Credit: Photodisc

Conifer forests cover much of our planet's northern hemisphere. And yet we know rather little about their genetics — breeding is difficult owing to their long life cycles — or their genomes, which are some of the largest in the plant kingdom. Two reports now present the first drafts of gymnosperm genomes.

Although they are diploid, genome-wide analyses in conifers are a challenge: their genomes are very large and highly heterozygous, which makes genome assembly difficult. Nystedt et al. used a combination of a fosmid-pooling approach (which was developed to sequence the oyster genome), whole-genome shotgun sequencing and RNA sequencing (RNA-seq) to assemble a draft of the 20 Gb genome of the Norway spruce. In addition, Birol et al. have developed a new approach that combines recent improvements in sequence read length with a novel bioinformatics tool to assemble the similarly large genome of the white spruce.

To gain insights into plant genome evolution, Nystedt et al. also generated low-coverage draft genome assemblies of five other gymnosperms. Comparative genomics using these and other previously sequenced plant genomes revealed why the Norway spruce genome is so large. Although there was no evidence for a recent whole-genome duplication, the authors found a profusion of long terminal repeat transposable elements, which appear to have been accumulating over several tens of millions of years. This accumulation also probably accounts for the long introns and the large number of pseudogenes. The authors propose that mechanisms for transposable element removal have been less active in the Norway spruce than in other organisms. It also appears that a class of small RNAs associated with methylation of repeats, which is known to limit transposition, is less abundant in the Norway spruce than in other genomes.

The genome also yielded some important insights into gymnosperm biology. Two important differences between angiosperms and gymnosperms — two major plant groups — are their contrasting reproductive development and the development of water-conducting xylem cells.
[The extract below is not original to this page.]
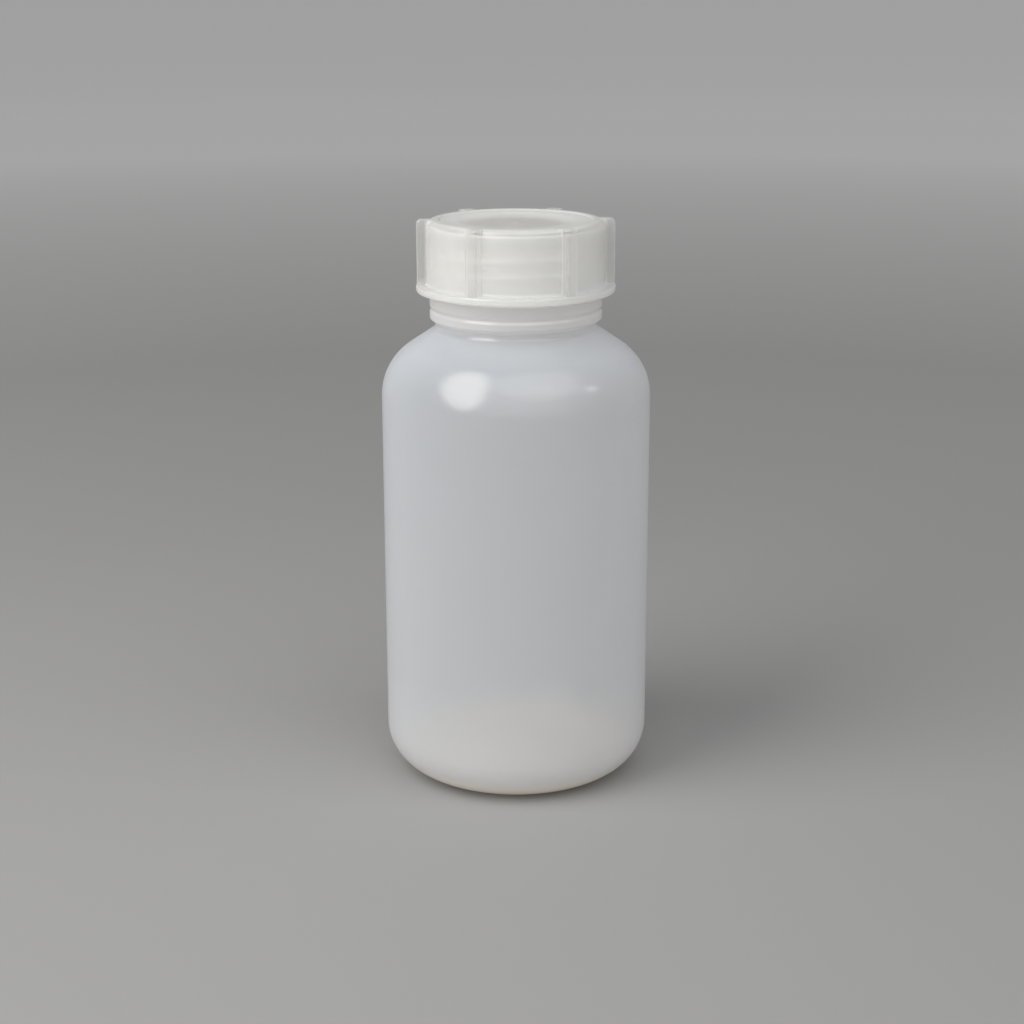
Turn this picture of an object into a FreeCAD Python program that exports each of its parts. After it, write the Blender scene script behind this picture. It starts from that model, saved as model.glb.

It has previously been suggested, and is confirmed by this genome sequence, that gymnosperms lack FLOWERING LOCUS T (FT) genes, which encode key activators of flowering; instead, they contain genes that are predicted to suppress flowering. Furthermore, the Norway spruce contains only two members of the gene family that controls formation of water-conducting vessels (namely, VASCULAR NAC DOMAIN), whereas Arabidopsis thaliana has seven. The authors speculate that the expansion of this gene family might have been important for angiosperm evolution.

Now that the first gymnosperm genome has been cracked, other large genomes from this important group of plants will follow suit. The comparative analyses presented in this paper will improve understanding of plant biology and plant genome evolution. For conifers specifically, the genomes will be an invaluable resource for the breeders.